* Begin ROWS *

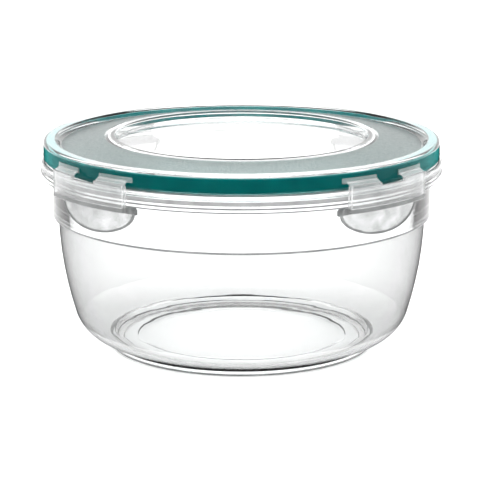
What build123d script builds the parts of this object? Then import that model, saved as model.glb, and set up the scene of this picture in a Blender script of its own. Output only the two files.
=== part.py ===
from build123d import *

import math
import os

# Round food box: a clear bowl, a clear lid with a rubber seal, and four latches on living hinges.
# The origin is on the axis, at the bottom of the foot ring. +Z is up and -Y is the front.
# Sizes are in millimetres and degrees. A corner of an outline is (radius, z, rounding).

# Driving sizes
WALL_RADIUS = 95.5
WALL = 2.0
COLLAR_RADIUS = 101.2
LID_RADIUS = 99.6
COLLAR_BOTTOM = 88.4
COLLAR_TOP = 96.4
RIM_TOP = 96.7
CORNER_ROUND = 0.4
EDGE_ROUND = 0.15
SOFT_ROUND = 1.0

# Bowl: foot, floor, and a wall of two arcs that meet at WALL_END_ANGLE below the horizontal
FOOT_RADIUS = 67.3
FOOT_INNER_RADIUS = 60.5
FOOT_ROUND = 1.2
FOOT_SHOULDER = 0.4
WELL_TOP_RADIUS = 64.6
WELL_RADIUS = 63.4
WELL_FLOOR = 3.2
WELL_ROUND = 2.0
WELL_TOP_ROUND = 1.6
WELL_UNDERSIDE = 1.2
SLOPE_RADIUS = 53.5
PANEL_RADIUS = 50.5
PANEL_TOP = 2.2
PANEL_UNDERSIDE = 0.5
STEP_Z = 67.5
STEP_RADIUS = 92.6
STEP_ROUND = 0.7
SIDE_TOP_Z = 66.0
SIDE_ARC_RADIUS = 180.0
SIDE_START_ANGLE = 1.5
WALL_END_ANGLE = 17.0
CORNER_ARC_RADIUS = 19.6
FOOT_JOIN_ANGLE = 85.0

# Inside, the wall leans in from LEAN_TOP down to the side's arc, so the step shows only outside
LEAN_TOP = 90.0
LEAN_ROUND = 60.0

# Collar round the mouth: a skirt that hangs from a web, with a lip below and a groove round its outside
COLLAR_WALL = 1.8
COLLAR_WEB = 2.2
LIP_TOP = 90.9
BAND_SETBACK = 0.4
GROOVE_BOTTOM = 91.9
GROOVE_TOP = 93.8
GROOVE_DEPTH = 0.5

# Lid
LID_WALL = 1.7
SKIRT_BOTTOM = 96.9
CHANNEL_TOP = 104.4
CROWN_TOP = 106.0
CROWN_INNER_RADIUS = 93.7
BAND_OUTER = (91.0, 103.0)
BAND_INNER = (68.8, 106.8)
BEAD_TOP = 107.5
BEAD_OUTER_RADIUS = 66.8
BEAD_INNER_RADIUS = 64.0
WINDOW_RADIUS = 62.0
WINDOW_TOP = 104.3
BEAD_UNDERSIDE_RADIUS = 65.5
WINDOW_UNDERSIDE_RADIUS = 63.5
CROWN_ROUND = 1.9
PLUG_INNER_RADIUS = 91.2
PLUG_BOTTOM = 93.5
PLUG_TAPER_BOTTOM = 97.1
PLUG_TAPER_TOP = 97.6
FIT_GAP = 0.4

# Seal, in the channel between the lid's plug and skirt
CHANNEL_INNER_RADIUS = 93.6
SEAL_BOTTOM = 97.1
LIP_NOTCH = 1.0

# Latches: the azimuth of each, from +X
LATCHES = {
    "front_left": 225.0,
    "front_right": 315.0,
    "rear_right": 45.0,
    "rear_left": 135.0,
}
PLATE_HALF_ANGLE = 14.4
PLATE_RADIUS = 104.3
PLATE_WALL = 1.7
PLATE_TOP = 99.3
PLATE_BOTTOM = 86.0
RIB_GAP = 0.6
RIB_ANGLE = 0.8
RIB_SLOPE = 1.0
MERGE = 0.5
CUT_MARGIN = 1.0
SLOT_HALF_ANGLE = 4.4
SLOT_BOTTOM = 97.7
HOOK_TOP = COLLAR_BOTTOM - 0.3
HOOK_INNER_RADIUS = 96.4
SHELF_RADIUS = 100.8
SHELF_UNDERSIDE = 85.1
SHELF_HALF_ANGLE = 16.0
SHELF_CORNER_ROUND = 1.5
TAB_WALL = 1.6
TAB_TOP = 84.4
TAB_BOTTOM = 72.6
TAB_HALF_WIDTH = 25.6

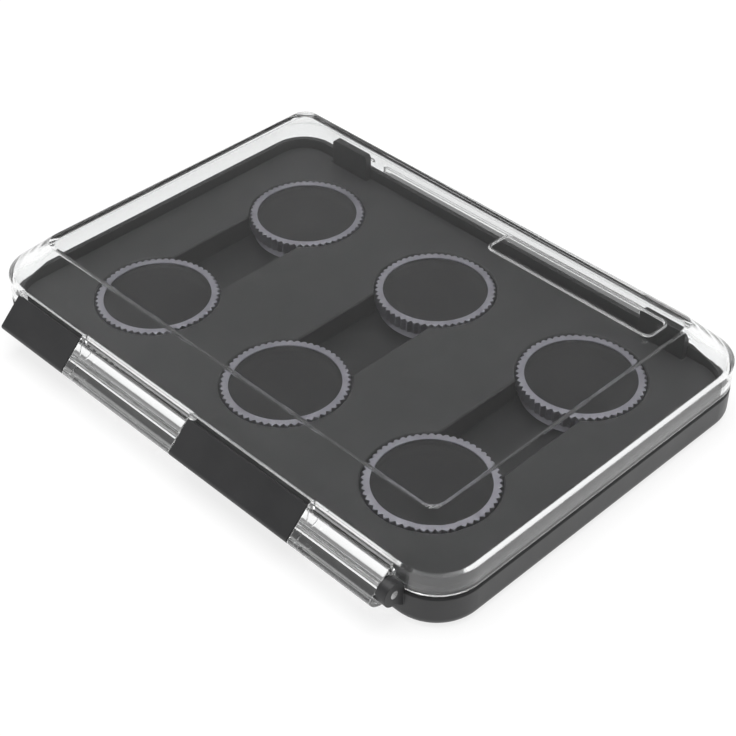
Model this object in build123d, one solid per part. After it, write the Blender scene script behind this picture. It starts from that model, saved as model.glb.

* End ROWS *
* Begin ROWS *

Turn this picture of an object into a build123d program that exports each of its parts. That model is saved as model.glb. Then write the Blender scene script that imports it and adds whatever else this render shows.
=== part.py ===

* End ROWS *

→ **INSTRUCTIONS TO FOLLOW**: Quote the lines that begin at the line containing "What build123d script" and end at the line containing "# Sizes are", keeping both of those lines.

→ **PROBLEM SOLUTION**:
What build123d script builds the parts of this object? Then import that model, saved as model.glb, and set up the scene of this picture in a Blender script of its own. Output only the two files.
=== part.py ===
from build123d import *

import math
import os

# Round food box: a clear bowl, a clear lid with a rubber seal, and four latches on living hinges.
# The origin is on the axis, at the bottom of the foot ring. +Z is up and -Y is the front.
# Sizes are in millimetres and degrees. A corner of an outline is (radius, z, rounding).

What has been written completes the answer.